I always try to saw the first side parallel to the grain. I have very little runout with my shafts.

I cut 3/8ths squares and run them through this:









Here are some shafts I made from old yellow pine wainscoting.
"Reparrows save arrows!"

"But without faith it is impossible to please Him, for he that cometh to God must believe that he is and that He is a rewarder of them that diligently seek Him." Hebrews 11:6

talkingcabbage

That's awesome Jim.  You made that jig?  Wish you were a little closer, I could use some lessons!

Joe
Joe

"If your work speaks for itself, don't interrupt."

One of two things will happen; it'll either work or it won't.

DEATHMASTER

Jim that looks very complex when you have a guage and all but, that is truely simple and VERY nice. What cutter bit are you useing?
DEATHMASTER

Jim now in Kentucky

I just use a straight cutter. When the end of the square stock gets too close to the set up to go farther, I put the drill chuck on the finished end of the shaft and pull it on through.

The dial indicator just makes it easier to change from one size finished shaft to another. (Have to change the output bushing too.)

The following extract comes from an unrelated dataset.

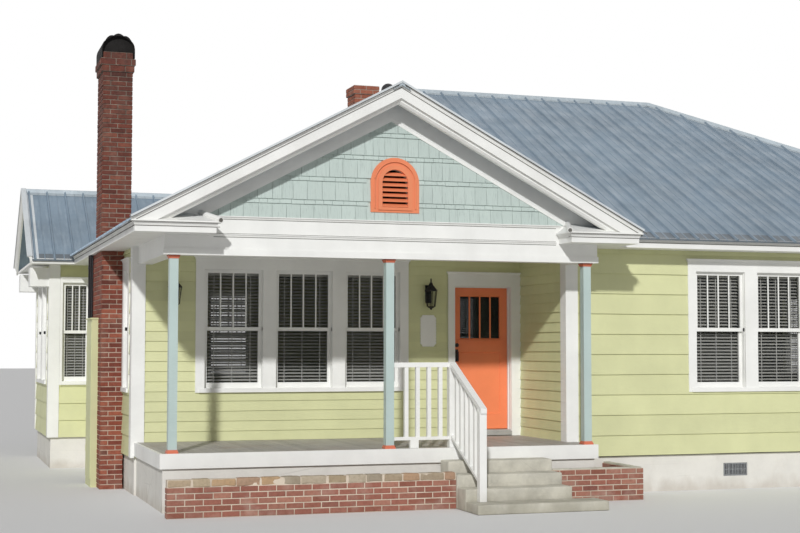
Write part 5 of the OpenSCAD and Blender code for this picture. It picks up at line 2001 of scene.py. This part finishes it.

Here is a simple diagram that was the inspiration for what I made:

 http://www.highlandwoodworking.com/index.asp?PageAction=Custom&ID=53
"Reparrows save arrows!"

"But without faith it is impossible to please Him, for he that cometh to God must believe that he is and that He is a rewarder of them that diligently seek Him." Hebrews 11:6

Jim now in Kentucky

"Reparrows save arrows!"

"But without faith it is impossible to please Him, for he that cometh to God must believe that he is and that He is a rewarder of them that diligently seek Him." Hebrews 11:6

Coon007

Hello All
I'am looking to buy the shaft cutter on the nov/08 TBM but I lost my issue and don't remember the name of the tool can anyone help me out.
It's only funny until someone get's HURT, Then it's hilarious

soopernate

Its the veritas dowel and tenon cutter available at Lee Valley Tools.
I humbly follow in the learned footsteps of those who precede me.